** Start Source material **

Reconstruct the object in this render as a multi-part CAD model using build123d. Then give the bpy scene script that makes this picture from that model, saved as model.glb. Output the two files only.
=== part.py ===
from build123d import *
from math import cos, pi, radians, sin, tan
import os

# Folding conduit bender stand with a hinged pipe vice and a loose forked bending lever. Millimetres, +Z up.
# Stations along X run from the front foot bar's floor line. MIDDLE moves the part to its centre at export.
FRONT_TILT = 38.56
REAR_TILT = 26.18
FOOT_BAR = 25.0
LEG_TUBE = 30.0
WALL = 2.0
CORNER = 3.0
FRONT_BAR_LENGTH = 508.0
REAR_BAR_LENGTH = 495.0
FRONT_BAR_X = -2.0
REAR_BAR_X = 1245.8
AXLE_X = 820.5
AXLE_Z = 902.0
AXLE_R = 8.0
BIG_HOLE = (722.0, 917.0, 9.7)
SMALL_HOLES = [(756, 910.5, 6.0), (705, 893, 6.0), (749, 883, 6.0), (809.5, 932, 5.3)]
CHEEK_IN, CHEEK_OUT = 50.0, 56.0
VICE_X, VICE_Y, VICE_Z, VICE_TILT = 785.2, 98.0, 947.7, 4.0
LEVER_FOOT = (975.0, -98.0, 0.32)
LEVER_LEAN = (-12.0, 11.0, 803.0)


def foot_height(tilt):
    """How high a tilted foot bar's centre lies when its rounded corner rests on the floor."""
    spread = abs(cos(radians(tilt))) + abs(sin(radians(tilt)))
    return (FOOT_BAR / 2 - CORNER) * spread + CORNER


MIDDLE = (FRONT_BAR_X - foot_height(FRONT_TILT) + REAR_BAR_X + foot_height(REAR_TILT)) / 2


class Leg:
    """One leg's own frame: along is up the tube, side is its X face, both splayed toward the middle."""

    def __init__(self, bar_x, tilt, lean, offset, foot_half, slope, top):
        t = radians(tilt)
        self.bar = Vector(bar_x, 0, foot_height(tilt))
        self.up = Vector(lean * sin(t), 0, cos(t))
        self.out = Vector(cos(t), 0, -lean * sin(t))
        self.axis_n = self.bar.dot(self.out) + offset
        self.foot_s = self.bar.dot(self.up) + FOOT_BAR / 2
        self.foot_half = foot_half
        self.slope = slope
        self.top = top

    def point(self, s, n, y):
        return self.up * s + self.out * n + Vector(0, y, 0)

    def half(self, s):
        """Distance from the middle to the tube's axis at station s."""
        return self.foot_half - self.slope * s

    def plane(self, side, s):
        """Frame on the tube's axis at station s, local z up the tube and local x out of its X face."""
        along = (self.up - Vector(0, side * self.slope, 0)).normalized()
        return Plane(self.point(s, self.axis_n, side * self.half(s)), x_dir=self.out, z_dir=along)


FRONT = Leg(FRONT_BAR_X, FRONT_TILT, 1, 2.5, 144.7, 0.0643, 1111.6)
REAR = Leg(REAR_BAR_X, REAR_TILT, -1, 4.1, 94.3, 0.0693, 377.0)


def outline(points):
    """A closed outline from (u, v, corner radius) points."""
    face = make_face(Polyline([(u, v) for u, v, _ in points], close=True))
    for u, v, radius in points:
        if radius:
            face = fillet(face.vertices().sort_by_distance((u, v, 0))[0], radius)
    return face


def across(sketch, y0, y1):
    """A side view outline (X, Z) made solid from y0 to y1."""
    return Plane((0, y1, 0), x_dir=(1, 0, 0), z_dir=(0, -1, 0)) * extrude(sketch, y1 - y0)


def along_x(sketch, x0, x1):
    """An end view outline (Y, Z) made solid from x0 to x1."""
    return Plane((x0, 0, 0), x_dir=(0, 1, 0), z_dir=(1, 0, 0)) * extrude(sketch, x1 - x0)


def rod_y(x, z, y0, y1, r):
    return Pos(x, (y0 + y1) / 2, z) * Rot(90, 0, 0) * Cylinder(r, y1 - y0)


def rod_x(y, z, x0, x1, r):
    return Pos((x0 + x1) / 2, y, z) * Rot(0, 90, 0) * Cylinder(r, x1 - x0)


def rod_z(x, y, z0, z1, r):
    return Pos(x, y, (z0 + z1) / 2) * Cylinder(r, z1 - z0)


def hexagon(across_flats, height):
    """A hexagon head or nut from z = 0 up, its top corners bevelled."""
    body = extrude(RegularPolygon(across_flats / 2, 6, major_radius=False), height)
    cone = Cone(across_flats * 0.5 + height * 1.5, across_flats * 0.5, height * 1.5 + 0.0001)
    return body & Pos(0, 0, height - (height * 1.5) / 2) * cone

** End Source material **

§ **Set exercise**: Repeat every line of the material exactly as given.

§ **Output for this task**:
Reconstruct the object in this render as a multi-part CAD model using build123d. Then give the bpy scene script that makes this picture from that model, saved as model.glb. Output the two files only.
=== part.py ===
from build123d import *
from math import cos, pi, radians, sin, tan
import os

# Folding conduit bender stand with a hinged pipe vice and a loose forked bending lever. Millimetres, +Z up.
# Stations along X run from the front foot bar's floor line. MIDDLE moves the part to its centre at export.
FRONT_TILT = 38.56
REAR_TILT = 26.18
FOOT_BAR = 25.0
LEG_TUBE = 30.0
WALL = 2.0
CORNER = 3.0
FRONT_BAR_LENGTH = 508.0
REAR_BAR_LENGTH = 495.0
FRONT_BAR_X = -2.0
REAR_BAR_X = 1245.8
AXLE_X = 820.5
AXLE_Z = 902.0
AXLE_R = 8.0
BIG_HOLE = (722.0, 917.0, 9.7)
SMALL_HOLES = [(756, 910.5, 6.0), (705, 893, 6.0), (749, 883, 6.0), (809.5, 932, 5.3)]
CHEEK_IN, CHEEK_OUT = 50.0, 56.0
VICE_X, VICE_Y, VICE_Z, VICE_TILT = 785.2, 98.0, 947.7, 4.0
LEVER_FOOT = (975.0, -98.0, 0.32)
LEVER_LEAN = (-12.0, 11.0, 803.0)


def foot_height(tilt):
    """How high a tilted foot bar's centre lies when its rounded corner rests on the floor."""
    spread = abs(cos(radians(tilt))) + abs(sin(radians(tilt)))
    return (FOOT_BAR / 2 - CORNER) * spread + CORNER


MIDDLE = (FRONT_BAR_X - foot_height(FRONT_TILT) + REAR_BAR_X + foot_height(REAR_TILT)) / 2


class Leg:
    """One leg's own frame: along is up the tube, side is its X face, both splayed toward the middle."""

    def __init__(self, bar_x, tilt, lean, offset, foot_half, slope, top):
        t = radians(tilt)
        self.bar = Vector(bar_x, 0, foot_height(tilt))
        self.up = Vector(lean * sin(t), 0, cos(t))
        self.out = Vector(cos(t), 0, -lean * sin(t))
        self.axis_n = self.bar.dot(self.out) + offset
        self.foot_s = self.bar.dot(self.up) + FOOT_BAR / 2
        self.foot_half = foot_half
        self.slope = slope
        self.top = top

    def point(self, s, n, y):
        return self.up * s + self.out * n + Vector(0, y, 0)

    def half(self, s):
        """Distance from the middle to the tube's axis at station s."""
        return self.foot_half - self.slope * s

    def plane(self, side, s):
        """Frame on the tube's axis at station s, local z up the tube and local x out of its X face."""
        along = (self.up - Vector(0, side * self.slope, 0)).normalized()
        return Plane(self.point(s, self.axis_n, side * self.half(s)), x_dir=self.out, z_dir=along)


FRONT = Leg(FRONT_BAR_X, FRONT_TILT, 1, 2.5, 144.7, 0.0643, 1111.6)
REAR = Leg(REAR_BAR_X, REAR_TILT, -1, 4.1, 94.3, 0.0693, 377.0)


def outline(points):
    """A closed outline from (u, v, corner radius) points."""
    face = make_face(Polyline([(u, v) for u, v, _ in points], close=True))
    for u, v, radius in points:
        if radius:
            face = fillet(face.vertices().sort_by_distance((u, v, 0))[0], radius)
    return face


def across(sketch, y0, y1):
    """A side view outline (X, Z) made solid from y0 to y1."""
    return Plane((0, y1, 0), x_dir=(1, 0, 0), z_dir=(0, -1, 0)) * extrude(sketch, y1 - y0)


def along_x(sketch, x0, x1):
    """An end view outline (Y, Z) made solid from x0 to x1."""
    return Plane((x0, 0, 0), x_dir=(0, 1, 0), z_dir=(1, 0, 0)) * extrude(sketch, x1 - x0)


def rod_y(x, z, y0, y1, r):
    return Pos(x, (y0 + y1) / 2, z) * Rot(90, 0, 0) * Cylinder(r, y1 - y0)


def rod_x(y, z, x0, x1, r):
    return Pos((x0 + x1) / 2, y, z) * Rot(0, 90, 0) * Cylinder(r, x1 - x0)


def rod_z(x, y, z0, z1, r):
    return Pos(x, y, (z0 + z1) / 2) * Cylinder(r, z1 - z0)


def hexagon(across_flats, height):
    """A hexagon head or nut from z = 0 up, its top corners bevelled."""
    body = extrude(RegularPolygon(across_flats / 2, 6, major_radius=False), height)
    cone = Cone(across_flats * 0.5 + height * 1.5, across_flats * 0.5, height * 1.5 + 0.0001)
    return body & Pos(0, 0, height - (height * 1.5) / 2) * cone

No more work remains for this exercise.